**AIM OF THE TASK**
Please quote exactly the lines below from the line containing "What build123d script" to the line containing "glide_edge_distance = 90", both lines included, and nothing else.

**DATA SUPPLIED**
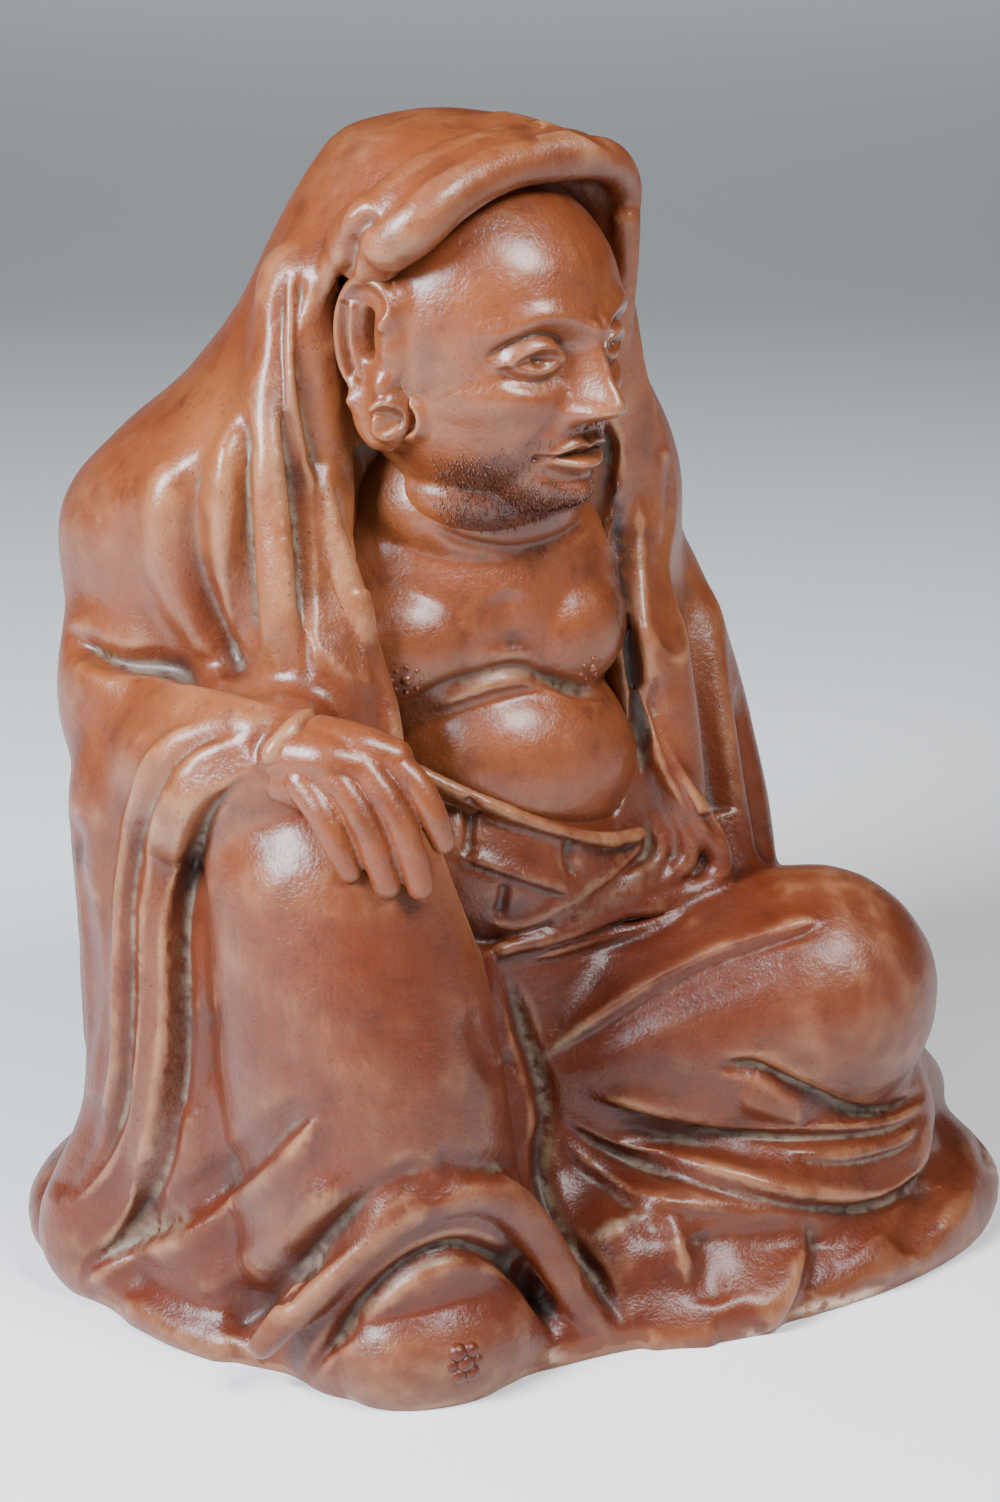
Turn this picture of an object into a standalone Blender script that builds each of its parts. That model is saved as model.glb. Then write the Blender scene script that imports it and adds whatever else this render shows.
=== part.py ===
# Seated bodhidharma in a hooded robe, an unglazed stoneware ornament made as one solid piece.
# Metres, +Z up. The chest faces -Y, the figure's right hand is at -X, and the base is at z = 0.
# The figure is built as a sculptor blocks in clay: rounded masses are merged and melted together,
# the robe's opening is cut, the body is set inside it, and strokes along the surface raise the folds.

import math

import bmesh
import bpy
import numpy as np
from mathutils import Matrix, Vector
from mathutils.bvhtree import BVHTree

# Driving dimensions
HEIGHT = 0.172  # ground to the top of the hood
STEPS_IN_HEIGHT = 172  # the carving is laid out on a grid of this many steps to the height
FACE_BUDGET = 9400  # triangles in the finished solid
BLOCK_GRAIN = 1.6  # grain of the merged clay, in steps
FINE_GRAIN = 0.9  # grain when the body and hand are set in, in steps
DEEPEST = 2.8  # the most that crossing strokes move the surface, in steps

CLAY = (0.235, 0.075, 0.032, 1.0)
CLAY_ROUGHNESS = 0.38

# The head: its middle, and how far it is turned to its left
HEAD = (-3.5, 0.5, 143)
HEAD_TURN = 25

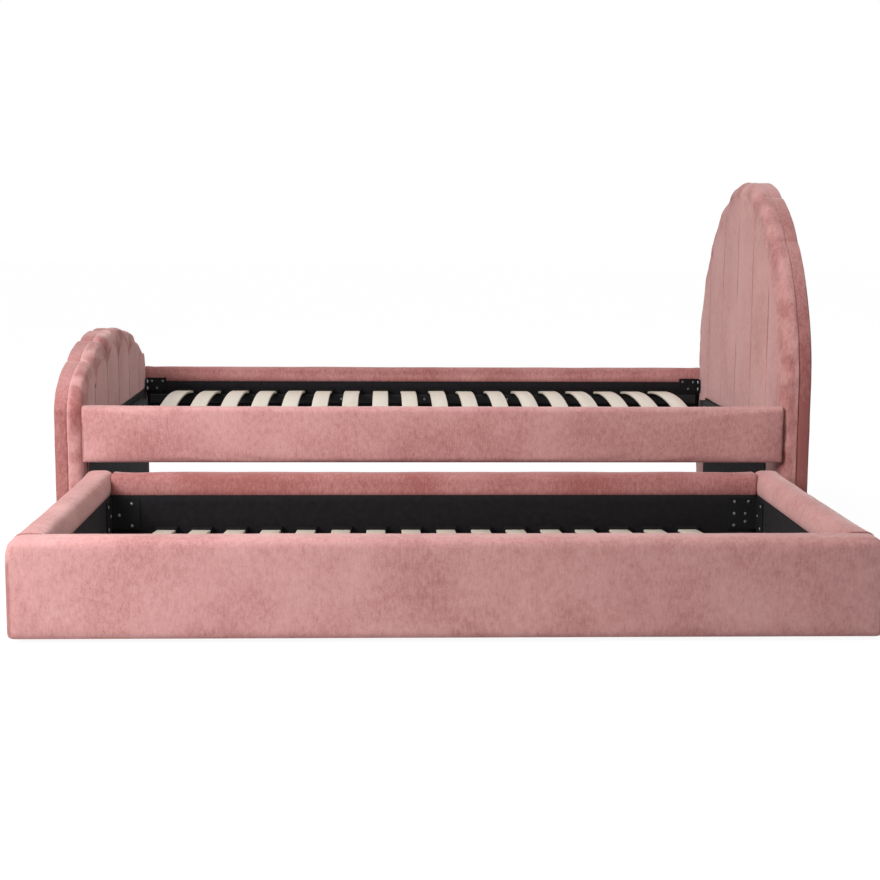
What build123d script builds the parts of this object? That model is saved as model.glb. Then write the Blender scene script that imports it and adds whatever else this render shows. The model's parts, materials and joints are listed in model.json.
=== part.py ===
import os
from math import acos, cos, pi, sin

from build123d import *

os.makedirs("parts", exist_ok=True)

# An upholstered trundle bed, drawn with the trundle rolled out in front.
# X runs from the footboard to the headboard, Y from the open trundle towards the back rail, Z up.
# The origin is on the floor under the middle of the whole outline. Lengths are in millimetres.

# Driving sizes of the bed
rail_length = 2050
bed_width = 1310
board_thickness = 90
floor_gap = 8

# Side rails of the bed
rail_bottom = 260
rail_top = 429
rail_thickness = 52
rail_core_thickness = 32
rail_top_pad = 9
rail_bottom_pad = 5
rail_edge_radius = 7
rail_foot_radius = 5
rail_skirt_bottom = 375
rail_end_gap = 0.3

# Driving sizes of the trundle
trundle_end_gap = 5
trundle_depth = 1016
trundle_bottom = 12
trundle_top = 248
trundle_long_thickness = 80
trundle_side_thickness = 86
trundle_core_thickness = 30
trundle_top_pad = 12
trundle_bottom_pad = 5
trundle_edge_radius = 16
trundle_corner_radius = 32
trundle_front_radius = 10
trundle_end_radius = 4.5
trundle_skirt_bottom = 186
trundle_joint_gap = 0.3
pull_out = 1055

# Linings are black cloth on the faces that point inwards
lining_thickness = 2
lining_foot_margin = 12
lining_recess = 3

# Padded boards at the head and the foot
board_pad_thickness = 52
board_skin_thickness = 3
border_thickness = 6
channel_count = 6
arch_power = 1.84
head_spring = 482
head_top = 1094
head_bulge = 9
head_pad_clearance = 5
head_leg_width = 180
foot_spring = 402
foot_top = 598
foot_bulge = 12
foot_pad_clearance = 25
foot_leg_width = 48
seam_inset = 11
roll_inset = 22
pad_depth_shares = (0, 0.52, 0.78, 0.93, 1)
pad_inset_shares = (0, 0, 0.14, 0.44, 1)
seam_inset_shares = (0, 0, 0.1, 0.38, 1)
outer_curve_count = 8
inner_curve_count = 5

# Glides under the boards
glide_radius = 16
glide_edge_distance = 90

# Sprung slats of the bed, in two rows that meet over the centre rail
slat_thickness = 8
slat_width = 54
slat_count = 18
slat_foot_room = 118.45
slat_head_room = 138.45
slat_camber = 22
slat_rise = 70
holder_floor = 3
holder_wall = 3
holder_depth = 34
holder_height = 20
holder_side_wall = 3
holder_gap = 0.4
holder_edge_radius = 2

# Sprung slats of the trundle, in one row
trundle_slat_count = 16
trundle_slat_foot_room = 133
trundle_slat_head_room = 181
trundle_slat_camber = 25
trundle_slat_rise = 67

# Battens that carry the slats
ledge_depth = 24
ledge_height = 30
ledge_edge_radius = 2
ledge_end_gap = 12
ledge_screw_count = 7
ledge_screw_margin = 90

# Cross battens on the boards and the steel rail down the middle
cross_batten_depth = 28
cross_batten_gap = 1
centre_rail_width = 40
centre_rail_wall = 2
hanger_wall = 3
hanger_gap = 0.2
hanger_length = 30
hanger_ear = 18

# Angle brackets and their screws
bracket_thickness = 3
bed_bracket_leg = 70
bed_bracket_board_leg = 50
bed_bracket_gap = 10
bed_bracket_height = 48
trundle_bracket_leg = 82
trundle_bracket_gap = 7
trundle_bracket_height = 92
triangle_shares = ((0.72, 0.82), (0.28, 0.46), (0.72, 0.12))
bed_screw_shares = ((0.2, 0.74), (0.8, 0.74), (0.48, 0.2))
six_shares = ((0.8, 0.88), (0.8, 0.5), (0.8, 0.12), (0.3, 0.88), (0.4, 0.5), (0.4, 0.24))
bolt_shares = ((0.56, 0.24), (0.56, 0.76))
screw_head_radius = 4.5
screw_head_height = 2.2
screw_crown_radius = 2.8
screw_radius = 2.2
bracket_screw_length = 40
batten_screw_length = 60
hanger_screw_length = 25
castor_screw_length = 45
bolt_head_radius = 7
bolt_head_height = 5
bolt_crown_radius = 5.5
bolt_radius = 4
bolt_length = 84
hole_gap = 0.1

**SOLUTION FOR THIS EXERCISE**
What build123d script builds the parts of this object? That model is saved as model.glb. Then write the Blender scene script that imports it and adds whatever else this render shows. The model's parts, materials and joints are listed in model.json.
=== part.py ===
import os
from math import acos, cos, pi, sin

from build123d import *

os.makedirs("parts", exist_ok=True)

# An upholstered trundle bed, drawn with the trundle rolled out in front.
# X runs from the footboard to the headboard, Y from the open trundle towards the back rail, Z up.
# The origin is on the floor under the middle of the whole outline. Lengths are in millimetres.

# Driving sizes of the bed
rail_length = 2050
bed_width = 1310
board_thickness = 90
floor_gap = 8

# Side rails of the bed
rail_bottom = 260
rail_top = 429
rail_thickness = 52
rail_core_thickness = 32
rail_top_pad = 9
rail_bottom_pad = 5
rail_edge_radius = 7
rail_foot_radius = 5
rail_skirt_bottom = 375
rail_end_gap = 0.3

# Driving sizes of the trundle
trundle_end_gap = 5
trundle_depth = 1016
trundle_bottom = 12
trundle_top = 248
trundle_long_thickness = 80
trundle_side_thickness = 86
trundle_core_thickness = 30
trundle_top_pad = 12
trundle_bottom_pad = 5
trundle_edge_radius = 16
trundle_corner_radius = 32
trundle_front_radius = 10
trundle_end_radius = 4.5
trundle_skirt_bottom = 186
trundle_joint_gap = 0.3
pull_out = 1055

# Linings are black cloth on the faces that point inwards
lining_thickness = 2
lining_foot_margin = 12
lining_recess = 3

# Padded boards at the head and the foot
board_pad_thickness = 52
board_skin_thickness = 3
border_thickness = 6
channel_count = 6
arch_power = 1.84
head_spring = 482
head_top = 1094
head_bulge = 9
head_pad_clearance = 5
head_leg_width = 180
foot_spring = 402
foot_top = 598
foot_bulge = 12
foot_pad_clearance = 25
foot_leg_width = 48
seam_inset = 11
roll_inset = 22
pad_depth_shares = (0, 0.52, 0.78, 0.93, 1)
pad_inset_shares = (0, 0, 0.14, 0.44, 1)
seam_inset_shares = (0, 0, 0.1, 0.38, 1)
outer_curve_count = 8
inner_curve_count = 5

# Glides under the boards
glide_radius = 16
glide_edge_distance = 90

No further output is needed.